The language understood by different machines varies greatly. Portability of programs between computers is achieved via use of common programming languages. The machine language program is not portable, except between machines of identical design.
The problem of informing a machine of the procedure you wish it to follow is much like that of informing a person, who speaks another language, how to perform a task. The language of the speaker (programmer) must be translated into that of the listener (machine). If the translation is carried out word by word, as it is spoken, it is referred to as interpretation. If it takes place after everything has been said it is referred to as compilation. Fig. 1 illustrates the problem.

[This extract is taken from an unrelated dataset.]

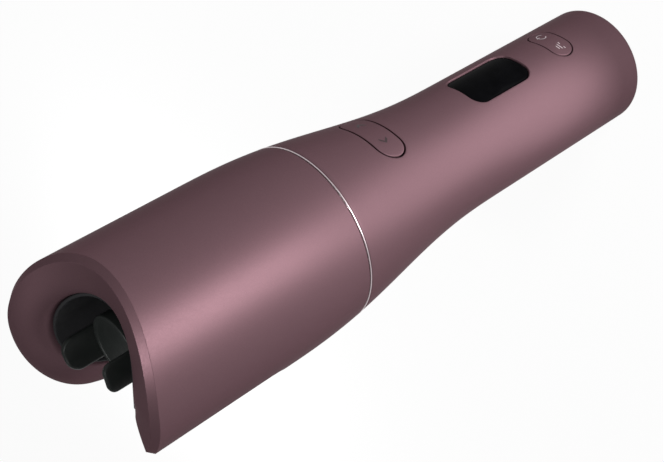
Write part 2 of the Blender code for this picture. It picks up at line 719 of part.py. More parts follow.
def gear_plate():
    radius = body_radius(PLATE_Z) - WALL - 2 * FIT
    thing = tube("gear_plate", radius, STEM_RADIUS + FIT, PLATE_Z, PLATE_TOP_Z, 48)
    low = PLATE_Z - OVERRUN
    high = PLATE_TOP_Z + OVERRUN
    nose = cylinder("nose_hole", NOSE_RADIUS + FIT, low, high, 24)
    nose.location = (0.0, MOTOR_PLACE, 0.0)
    combine(thing, nose)
    for number, (x, y) in enumerate(boss_places()):
        hole = cylinder(f"screw_hole_{number}", SCREW_RADIUS + FIT, low, high, 12)
        hole.location = (x, y, 0.0)
        combine(thing, hole)
    as_piece(thing, "frame_grey")


def screw_profile():
    under = PLATE_Z - FIT
    return [
        (0.0, PLATE_TOP_Z + SCREW_GRIP),
        (SCREW_RADIUS, PLATE_TOP_Z + SCREW_GRIP),
        (SCREW_RADIUS, under),
        (SCREW_HEAD_RADIUS, under),
        (SCREW_HEAD_RADIUS, under - SCREW_HEAD),
        (0.0, under - SCREW_HEAD),
    ]


def plate_screws():
    for number, (x, y) in enumerate(boss_places()):
        screw = turned(f"plate_screw_{number + 1}", screw_profile(), 12)
        screw.location = (x, y, 0.0)
        as_piece(screw, "steel")


def motor():
    top = PLATE_Z - FIT
    middle = top - GEARHEAD_LENGTH
    nose_top = PLATE_TOP_Z
    profile = [
        (NOSE_RADIUS, nose_top),
        (NOSE_RADIUS, top),
        (MOTOR_RADIUS, top),
        (MOTOR_RADIUS, middle),
        (SHAFT_RADIUS + FIT, middle),
        (SHAFT_RADIUS + FIT, nose_top),
    ]
    gearhead = turned("motor_gearhead", profile, 32, closed=True)
    gearhead.location = (0.0, MOTOR_PLACE, 0.0)
    as_piece(gearhead, "steel")
    foot = middle - FIT - MOTOR_LENGTH
    can = cylinder("motor_can", MOTOR_RADIUS, foot, middle - FIT, 32)
    for side in (-1, 1):
        reach = MOTOR_TERMINAL[2]
        centre = (side * MOTOR_TERMINAL_PLACE, 0.0, foot - reach / 2 + FIT)
        combine(can, box(f"terminal_{side}", (*MOTOR_TERMINAL[:2], reach + FIT), centre), "UNION")
        bpy.data.objects[f"terminal_{side}"].parent = can
    can.location = (0.0, MOTOR_PLACE, 0.0)
    as_piece(can, "steel")
    shaft = cylinder("motor_shaft", SHAFT_RADIUS, middle + FIT, GEAR_Z + PINION_WIDTH, 16)
    shaft.location = (0.0, MOTOR_PLACE, 0.0)
    as_piece(shaft, "steel")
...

The difference between the programming and machine language is called the semantic gap. It is possible to argue that hardware architecture should evolve so as to narrow this gap. This begs the question of the choice of programming language. Since it is now comparatively cheap to develop a new processor, a number of new designs are appearing which are optimized to close the semantic gap for a variety of programming languages.
Fig. 1: Translation of natural language to machine language
An alternative view is that the semantic gap is an inevitable consequence of the conflict between the machine requirements (for performance) and those of humans (for maintainability and ease of development). In this case the machine language design may take more account of the requirements of the compiler code generator, which must generate machine language "code" automatically. It must then be made easy to make choices logically where alternatives exist.
1.2 Structure
A machine language program takes the form of a stream of independent instructions. They are conventionally encoded as binary numbers and are executed sequentially in the order in which they are found. Each is made up of two parts…
• Operation
• Operands (0, 1, 2 or 3)
When the instruction is executed, the operation, whose encoding is known as an opcode, is performed upon the operand(s).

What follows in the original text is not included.